In the Court Roll for 1357 (20th March, Monday before the Feast of St. Benedict) under the heading essoigns occurs the name of Alice, "maid of the school—master" (magistri scolarum). In this, as in the next item, it is significant that the reference is to a "school-master." While many churches and chantries had their own schools, the instructors there were the parish priests and would presumably be described as such in official documents; and thus these references to a person specifically employed as schoolmaster tally with the ideas evoked by the references to a "scolae ejusdem ville" and a "great school."

The other reference, as translated by Sir W. G. Benham from the Court Rolls (4th June, 1425) records :—

"That the Master of the scholars of the Town of Colchester on the Feast of St. Nicholas the Bishop, 1 Henry VI (i.e. 6 Dec., 1422) at Colchester, in the parish of St. Nicholas, made an assault on the son of Roger Sebryght, then Bishop in the said church, with force and arms, and violently pulled him from the highway into the mud, making him dirty and treating him shamefully; and that he committed other enormities, etc. . . . Also that the same Master is in the habit of demanding from his scholars unreasonable fines and customs, namely from the son of Nicholas Ferrour, on the ground that they were Crossbearers of the Bishops, namely 2d. each."

For this he was fined 6d.—more than two years, it will be noted, after the offence.

Some explanation is perhaps necessary here. The "Bishop in the said church" would be a schoolboy, elected on December 6th, St. Nicholas' Day, by his fellows, and holding office with his attendants until Holy Innocents' Day (Dec. 28th), during which period the "Bishop" would conduct services in full pontificals. It will be observed once again that the scholars are described as of the town of Colchester and not of the church; the choice of St. Nicholas' Church for the ceremony has its obvious reason, and there is no implication that the school was in any way connected. The Boy-Bishop custom was a recognised feature of medieval school life, and was found all over Europe. Although frequently banned by the Church it persisted in England until the Reformation, and later still in parts of the continent. In Switzerland it is recorded as late as 1797 (Hone, Ancient Mysteries Described, 193 sq.).

SUMMARY

Information about the early school at Colchester is provided by some ancient documents, mostly from the borough records (see Appendix 1). From these it is certain that there was a school in Colchester at least as early as the reign of King John. This is described in two of the documents as the " town—school," and in another as the "great school." It stood probably alongside the Church of St. Mary-at-the-Walls, and may indeed have been joined to its west end. This early school was almost certainly in some manner under the control of the Bishops of London; and since the modern school from 1584 until recently was always under the control of the Bishops of London it is presumed that this indicates that the modern school is directly descended from the earlier.

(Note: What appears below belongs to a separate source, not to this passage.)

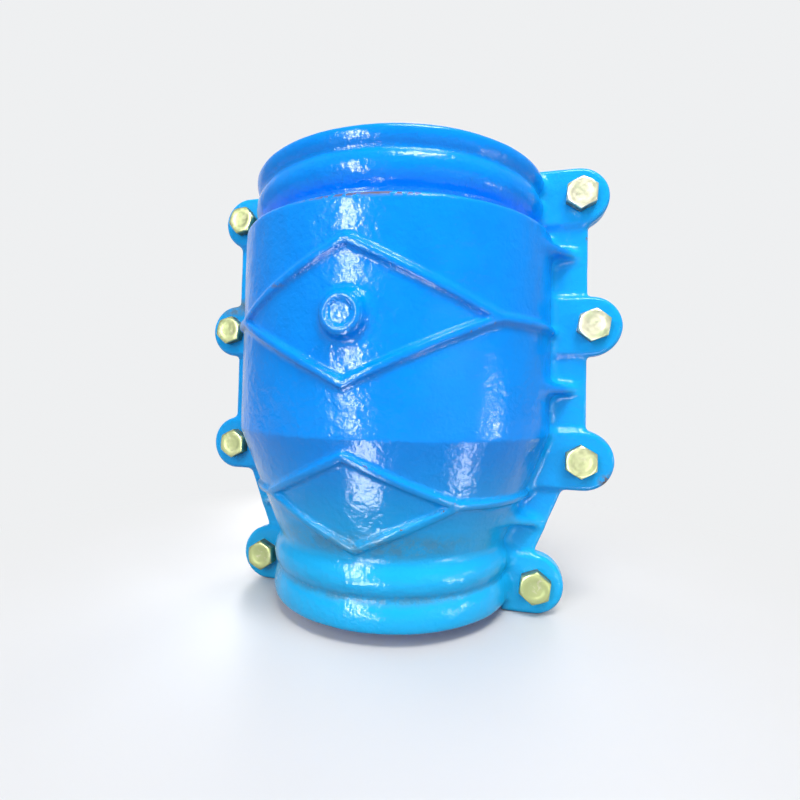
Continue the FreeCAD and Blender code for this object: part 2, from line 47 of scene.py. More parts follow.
# ---------------------------------------------------------------- outlines of the casting, in mm
# CASING is the body's outside and CORE its hollow with the seal rings' grooves, both turned round
# the pipe axis. FLANGE is the side flange and STRIP the groove of the seal's strip, both seen from
# the front; on the cone it runs into the hollow, where a lip between them would be too thin to
# mesh. BOSS is (from the boss's middle, depth). Depth is measured forwards from the split.
# A corner is (across, up) or (across, up, arc radius to the next corner, positive to the left).
CASING = (
    (0.0, 9.0), (88.5, 9.0, -3.5), (91.7, 12.15, -26.0), (89.4, 28.0, 2.2), (89.4, 31.4, -15.5),
    (89.6, 50.0, 8.0), (90.2, 58.0), (120.0, 132.0), (120.0, 274.0, -3.0), (117.0, 277.0),
    (109.5, 277.0, 2.5), (107.0, 279.5), (107.0, 283.0), (108.5, 285.0, -17.0),
    (111.4, 305.6, 2.2), (111.4, 309.0, -14.0), (113.7, 317.85, -3.5), (110.5, 321.0), (0.0, 321.0),
)
CORE = (
    (0.0, -9.0), (87.0, -9.0), (87.0, 9.0), (82.0, 9.0), (82.0, 15.0), (85.5, 15.0), (85.5, 39.0),
    (82.0, 39.0), (82.0, 59.05), (112.0, 133.55), (112.0, 269.0), (102.0, 273.0), (102.0, 291.0),
    (105.5, 291.0), (105.5, 315.0), (102.0, 315.0), (102.0, 321.0), (109.0, 321.0),
    (109.0, 339.0), (0.0, 339.0),
)
FLANGE = ((0.0, 22.0), (100.7, 22.0), (145.0, 132.0), (145.0, 299.0), (0.0, 299.0))
STRIP = (
    (80.5, 37.0), (80.5, 59.5), (110.5, 134.5), (114.3, 135.0), (114.3, 271.3), (102.5, 271.3),
    (102.5, 293.0), (105.9, 293.0), (105.9, 274.7), (117.7, 274.7), (117.7, 135.0), (85.9, 61.0),
    (85.9, 37.0),
)
BOSS = ((0.0, 100.0), (16.6, 119.0), (16.0, 120.0), (13.2, 126.5, 1.5), (11.7, 128.0), (8.7, 128.0),
        (7.7, 126.8), (0.0, 126.8))
BOSS_HEIGHT = 204.5
FLANGE_THICK, FLANGE_ROUND = 4.5, 2.2
STRIP_DEPTH = 3.1
# rows of ears: bolt's distance from the axis, its height, and the middle of the ear's round end
EARS = ((139.5, 308.0, 137.5), (148.5, 212.0, 147.0), (141.0, 114.0, 142.3), (110.5, 22.0, 108.7))
EAR_RADIUS, EAR_THICK, EAR_ROUND, HOLE_RADIUS = 22.0, 8.0, 3.6, 7.75
# webs: height, wall radius beside it, fall for each mm outwards
WEBS = ((264.5, 120.0, 0.0), (165.5, 120.0, 0.0), (72.0, 95.435, 0.33))
# half thickness at the front edge, growth of it inwards and how far it grows, rounding, and the
# depth that a web stays below
WEB_HALF, WEB_DRAFT, WEB_GROWS, WEB_ROUND, WEB_TOP = 3.1, 0.10, 24.0, 2.6, 43.0
# the front edge's root and nose, as (outwards from the wall, depth), how far the web goes on past
# the nose, and the rounding there
WEB_ROOT, WEB_NOSE, PAST_NOSE, NOSE_ROUND = (-5.2, 35.0), (16.5, 7.5), 2.0, 8.0
# raised lines: height of the diamond's middle, half width, half height, drop of its side lines
DIAMONDS = ((206.5, 88.0, 42.5, 0.0), (91.0, 64.5, 30.5, 3.0))
# half width, height over the wall, rounding, and how far out the side lines go
LINE_HALF, LINE_RISE, LINE_ROUND, LINE_END = 2.75, 3.0, 1.7, 122.0
# hollow roots where the pieces of the casting meet, and the broken edge of its hollow
LINE_MEETS, BOSS_MEETS, EAR_MEETS, WALL_MEETS, CORE_EDGE = 2.2, 3.5, 4.0, 7.0, 1.2
# farther than this from a line, the boss or a web's middle it changes nothing, so it isn't worked
# out there; the boss is only in front of BOSS_BACK
LINE_REACH, BOSS_REACH, WEB_REACH, BOSS_BACK = 12.0, 30.0, 26.0, 90.0


def with_arcs(corners, steps=7):
    """The outline's corners with each arc written out as short straight pieces."""
    places = [np.array(c[:2], float) for c in corners]
    out = []
    for number, corner in enumerate(corners):
        start, end = places[number], places[(number + 1) % len(corners)]
        out.append(start)
        if len(corner) == 3:
            radius, way = abs(corner[2]), end - start
            left = np.array((-way[1], way[0])) / np.hypot(*way) * math.copysign(1, corner[2])
            centre = (start + end) / 2 - left * math.sqrt(radius ** 2 - (way @ way) / 4)
            first = math.atan2(*(start - centre)[::-1])
            turn = (math.atan2(*(end - centre)[::-1]) - first + math.pi) % (2 * math.pi) - math.pi
            for step in range(1, steps):
                angle = first + turn * step / steps
                out.append(centre + radius * np.array((math.cos(angle), math.sin(angle))))
    return np.array(out)


def outline_distance(a, b, corners):
    """Distance of the points (a, b) to a closed outline, negative inside it."""
    nearest = np.full(a.shape, np.inf)
    inside = np.zeros(a.shape, bool)
    for start, end in zip(corners, np.roll(corners, -1, 0)):
        way = end - start
        da, db = a - start[0], b - start[1]
        along = np.clip((da * way[0] + db * way[1]) / (way @ way), 0, 1)
        nearest = np.minimum(nearest, (da - way[0] * along) ** 2 + (db - way[1] * along) ** 2)
        if way[1]:
            crosses = (b < start[1]) != (b < end[1])
            inside ^= crosses & (a < start[0] + way[0] * (b - start[1]) / way[1])
    return np.where(inside, -1, 1) * np.sqrt(nearest)


def slab(plan, depth, thick, soft):
    """Distance to a plan carried up to a thickness, its upper edge rounded."""
    side, top = plan + soft, depth - thick + soft
    outside = np.hypot(np.maximum(side, 0), np.maximum(top, 0))
    return np.minimum(np.maximum(side, top), 0) + outside - soft


def join(f, g, soft):
    """The two solids together, with a hollow root of about the given radius between them."""
    near = np.maximum(soft - np.abs(f - g), 0) / soft
    return np.minimum(f, g) - near * near * soft / 4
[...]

  1. A fine was a document recording a transfer of property, it being customary in the Middle Ages in such a transfer for the ownership to be disputed in a (usually) mock legal action, with the recipient as "plaintiff" and the grantor as "defendant".
  2. St. Albans is a new diocese, in which Colchester was then included, established in 1875. The diocese of Chelmsford was established in 1914. The first appointment of a Suffragan Bishop of Colchester, at least in recent times, was in 1882.
  3. These are the words of the royal decree: "Volentes insuper quod dicta Schola et Pedogogus et Scholares ejusdem Scholae perpetuis futuris temporibus sint et existent sub visitatione et correctione Episcopi London' et successorum suorum pro tempore exist'ium."
  4. Church Street North (and South), now [1947] Church Street (and Walk).